En ce qui concerne le partage des données, elle indique que les gouvernements doivent également se mettre d’accord sur les plateformes et les règles. Le GISAID, qui détient la plus grande quantité de données scientifiques sur le Covid-19, est une plateforme privée. Cela crée une «énorme vulnérabilité», estime-t-elle. Les gouvernements doivent également rendre les plateformes publiques telles que INSDC plus attrayantes pour les scientifiques en protégeant mieux leurs droits de propriété intellectuelle.
Selon Suerie Moon, il existe actuellement de nombreux obstacles, notamment en ce qui concerne la définition d’une pandémie, les règles de propriété intellectuelle, le financement et les dispositions en matière de conformité. La question du partage des données en échange de l’accès aux vaccins et aux médicaments est au cœur du problème, estime-t-elle. Et si le débat sur cette question reflète le même clivage entre les pays du Nord et ceux du Sud que celui observé pendant la pandémie, Suerie Moon espère que les pays émergents à revenu intermédiaire comme la Chine, l’Inde, le Brésil et l’Afrique du Sud, qui ont un intérêt dans les deux cas, pourront servir de «passerelle» vers un compromis.

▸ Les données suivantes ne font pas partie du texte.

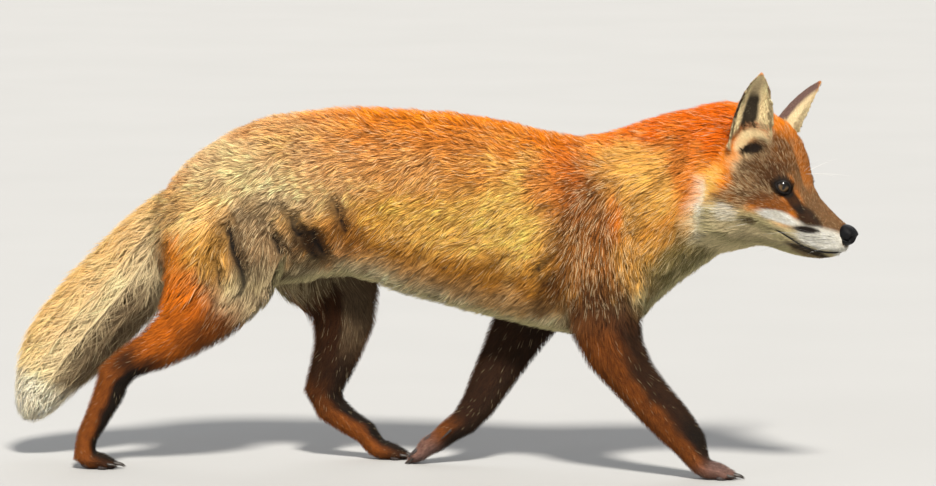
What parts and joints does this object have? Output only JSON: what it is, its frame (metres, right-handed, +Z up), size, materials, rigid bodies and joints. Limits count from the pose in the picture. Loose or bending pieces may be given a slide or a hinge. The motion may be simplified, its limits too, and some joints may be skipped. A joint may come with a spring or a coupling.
{
  "type": "red fox",
  "caption": "Still, life-size red fox in mid-stride: the whole animal with its coat, head low and turned to its right, brush hanging, resting on its paws.",
  "frame": {"origin": "centre of the model's box on the ground, under the belly", "axes": "+X the way the fox walks, from tail to nose; +Y the fox's left side; +Z up, the soles on Z = 0"},
  "size_m": [0.9068, 0.1526, 0.429],
  "materials": {
    "red_coat": "fur, orange-red, ticked on the shoulders and haunches",
    "sandy_coat": "fur, sandy and grizzled",
    "dark_coat": "short fur, dark brown to black",
    "pale_coat": "fur, cream to grey-white",
    "nose_leather": "bare, moist, finely pebbled skin",
    "eye": "wet, amber iris with an upright slit pupil",
    "claw": "horn, dark, semi-matt"
  },
  "bodies": {
    "root": {"head": "red_coat", "belly": "red_coat", "chest": "red_coat", "neck": "red_coat", "foreleg_right_shoulder": "red_coat", "foreleg_left_shoulder": "red_coat", "hindleg_right_thigh": "red_coat", "hindleg_left_thigh": "red_coat", "rump": "sandy_coat", "tail_root": "sandy_coat", "tail_brush": "sandy_coat", "ear_right": "dark_coat", "ear_left": "dark_coat", "foreleg_right_forearm": "dark_coat", "foreleg_right_paw": "dark_coat", "foreleg_left_forearm": "dark_coat", "foreleg_left_paw": "dark_coat", "hindleg_right_shank": "dark_coat", "hindleg_right_metatarsus": "dark_coat", "hindleg_right_paw": "dark_coat", "hindleg_left_shank": "dark_coat", "hindleg_left_metatarsus": "dark_coat", "hindleg_left_paw": "dark_coat", "jaw": "pale_coat", "tail_tip": "pale_coat", "nose": "nose_leather", "eye_right": "eye", "eye_left": "eye", "claw_fore_right_1": "claw", "claw_fore_right_2": "claw", "claw_fore_right_3": "claw", "claw_fore_right_4": "claw", "claw_fore_right_5": "claw", "claw_fore_left_1": "claw", "claw_fore_left_2": "claw", "claw_fore_left_3": "claw", "claw_fore_left_4": "claw", "claw_fore_left_5": "claw", "claw_hind_right_1": "claw", "claw_hind_right_2": "claw", "claw_hind_right_3": "claw", "claw_hind_right_4": "claw", "claw_hind_left_1": "claw", "claw_hind_left_2": "claw", "claw_hind_left_3": "claw", "claw_hind_left_4": "claw"}
  },
  "joints": []
}
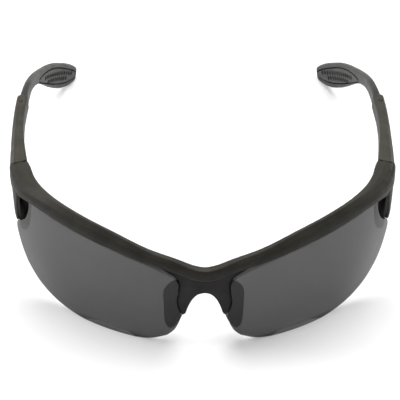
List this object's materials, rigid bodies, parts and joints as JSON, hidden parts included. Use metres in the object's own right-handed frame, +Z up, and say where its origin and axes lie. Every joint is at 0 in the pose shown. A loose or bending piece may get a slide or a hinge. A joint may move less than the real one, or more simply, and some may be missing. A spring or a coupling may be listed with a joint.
{
  "type": "safety glasses",
  "caption": "Wraparound half-frame safety glasses with smoke lenses, soft nose pads, side vents and folding temples with curved gripping tips.",
  "frame": {"origin": "centre of the glasses' footprint, on the surface they stand on with the temples open", "axes": "+Z up; the wearer looks along -Y, so the front is at -Y and the temples run back along +Y; +X is the wearer's left, the right side as seen from the front"},
  "size_m": [0.1504, 0.173, 0.0552],
  "materials": {
    "frame": "matt black, faintly olive, fine moulded grain",
    "bridge": "matt black, fine moulded grain",
    "lens": "smooth smoke-grey polycarbonate",
    "pad": "soft black rubber",
    "temple": "matt black, faintly olive, fine moulded grain",
    "tip": "satin dark grey",
    "grip": "soft black rubber with rows of dimples",
    "screw": "turned steel",
    "pin": "dark turned steel"
  },
  "bodies": {
    "front": {"front_frame": "frame", "nose_bridge": "bridge", "lens_right": "lens", "lens_left": "lens", "nose_pad_right": "pad", "nose_pad_left": "pad"},
    "right_temple": {"temple_right": "temple", "temple_tip_right": "tip", "grip_inlay_right": "grip", "hinge_screw_right": "screw", "tip_pin_right": "pin"},
    "left_temple": {"temple_left": "temple", "temple_tip_left": "tip", "grip_inlay_left": "grip", "hinge_screw_left": "screw", "tip_pin_left": "pin"}
  },
  "joints": [
    {"name": "right_temple_fold", "type": "hinge", "parent": "front", "child": "right_temple", "pos_m": [0.0697, -0.0347, 0.048], "axis": [0, 0, 1], "range_deg": [0, 87]},
    {"name": "left_temple_fold", "type": "hinge", "parent": "front", "child": "left_temple", "pos_m": [-0.0697, -0.0347, 0.048], "axis": [0, 0, -1], "range_deg": [0, 93]}
  ]
}
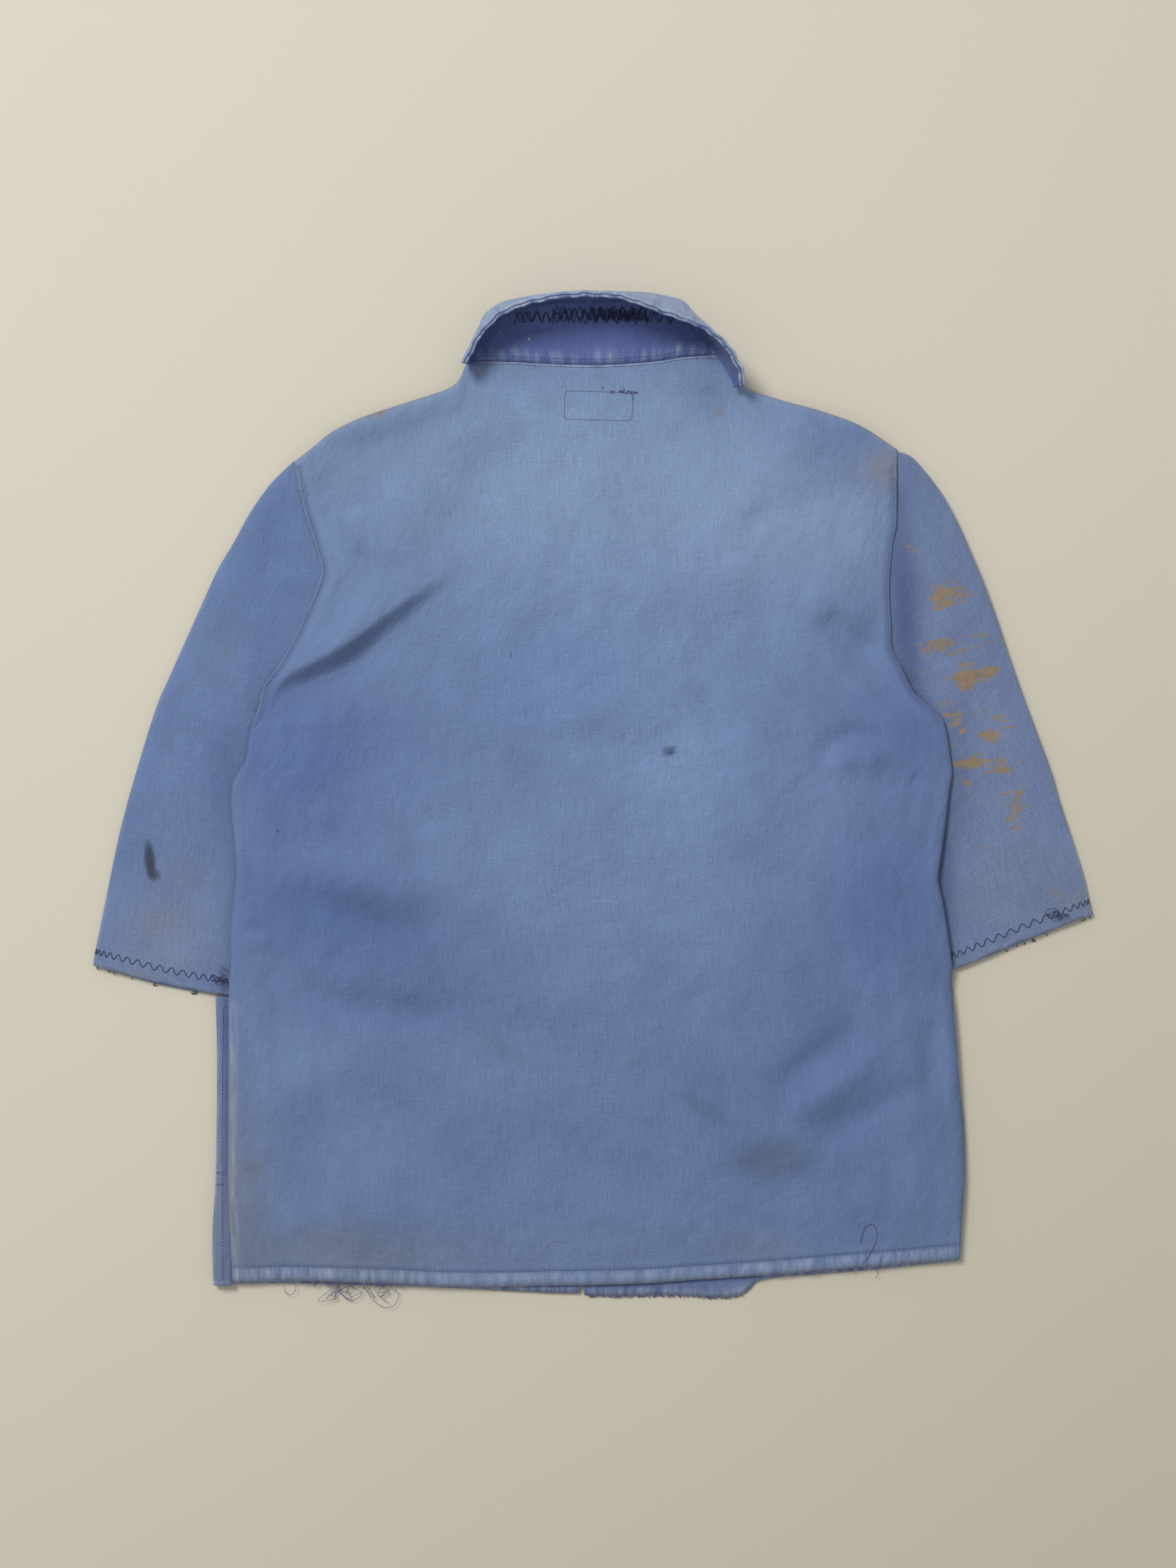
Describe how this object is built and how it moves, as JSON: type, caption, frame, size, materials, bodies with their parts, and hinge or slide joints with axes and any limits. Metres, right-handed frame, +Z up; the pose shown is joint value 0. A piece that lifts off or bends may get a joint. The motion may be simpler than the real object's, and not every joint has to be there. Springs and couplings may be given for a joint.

La société civile à l’écart
En attendant, les groupes de la société civile affirment qu’ils ne sont pas suffisamment impliqués dans les pourparlers. «C’est une préoccupation majeure, qui s’est aggravée au fur et à mesure que l’on entrait dans la phase de rédaction», regrette Courtenay Howe, de STOPAID et de l’Alliance de la société civile pour les droits humains dans le traité sur les pandémies (CSA).
La société civile a fait pression depuis le début pour plus d’inclusion, et il y a eu quelques progrès avec des auditions ouvertes et des sessions disponibles en ligne, reconnaît Courtenay Howe. Mais seules les ONG ayant des relations officielles avec l’OMS («un long processus») ou désignées par les États membres ont été autorisées à participer. «Nous sommes très inquiets, car maintenant que le texte est passé au groupe de rédaction (février 2023), il n’y a plus que des États membres», ajoute-t-elle.
«Si l’on se penche sur les réponses apportées par le passé au Covid-19 et aux autres urgences sanitaires, on constate que celles-ci ne sont pas toujours fondées sur les droits humains et que l’accès aux traitements médicaux est inégal», dit-elle.
Rendre des comptes
Courtenay Howe estime que la société civile doit être davantage impliquée dans les phases de rédaction, mais aussi celle de suivi. Elle souligne que même si l’on arrive à un texte juridiquement contraignant, il faudra que les États membres fassent preuve de volonté politique pour l’appliquer.
«Ce que nous appelons le respect et la mise en œuvre du traité sont d’une grande importance, car tous ces engagements peuvent n’être que des mots sur une page si l’on ne dispose pas d’un mécanisme efficace de responsabilisation», reconnaît Suerie Moon du Global Health Centre.
Que se passe-t-il donc si des engagements contraignants sur le partage des données et le financement des services de santé sont pris, mais que les gouvernements n’y donnent pas suite? Suerie Moon répond: «Si le gouvernement britannique dit: ‘oui, nous avons signé ce traité, mais nous n’avons pas d’argent à investir dans le service national de santé’, peut-il être forcé à agir différemment? Non. Mais il est prouvé qu’un suivi, des conférences régulières au cours desquelles les gouvernements procèdent à un examen par les pairs, la dénonciation et la réprobation peuvent être utiles. Il existe de nombreux petits outils qui permettent, au fil du temps, d’inciter les pays à faire ce qu’ils ont promis de faire».